Defense attorneys have accused the government of a cover-up and claimed the prosecution of their clients — all Democrats who were arrested for allegedly impeding an Immigration and Customs Enforcement vehicle in suburban Broadview — was politically motivated.

Since the case collapsed, Boutros has faced increasing pressure to resign from numerous Illinois politicians, including U.S. Sens. Dick Durbin and Tammy Duckworth. He has thus far resisted those calls, stating that since he took over last spring, he has “fixed — and continue(s) to fix” an office he said was previously doing “less than even the bare minimum.”

Boutros’ office dropped all charges against Walsh and Sharp in March, after prosecutors said they had “continued to evaluate new facts, evidence, and information to ensure that the interests of justice are served.”

Weeks later, prosecutors abruptly dropped the felony conspiracy charge against the remaining four defendants, just as they were ordered to turn over unredacted grand jury transcripts to Perry. By dropping that charge, Perry found the issue was “moot” and she no longer needed to review those records.

But defense attorneys continued pushing the judge to look over the entirety of the transcripts, sensing something was amiss after the government abandoned the lone felony count in the case.

Boutros denied having knowledge of any misconduct by his office before the grand jury until late April, when his office moved to drop the conspiracy count.
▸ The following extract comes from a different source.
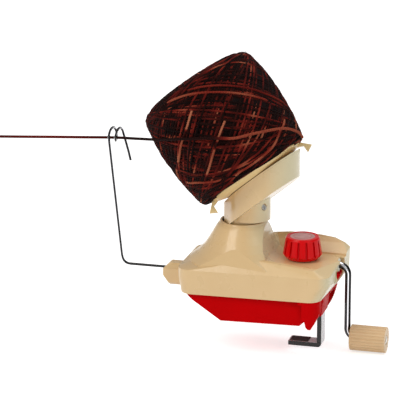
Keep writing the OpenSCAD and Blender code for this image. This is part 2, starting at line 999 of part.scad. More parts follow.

Still, his prosecutors planned to take the remaining defendants to trial on misdemeanor charges.

And when Boutros appeared in court last month to dismiss the case, he still proclaimed to Perry that the charges were warranted and that the defendants’ alleged actions were “unacceptable in a civilized society.”

Perry replied that in making those statements, Boutros was “significantly undercutting your mea culpa” as he continued to “vilify these particular defendants.”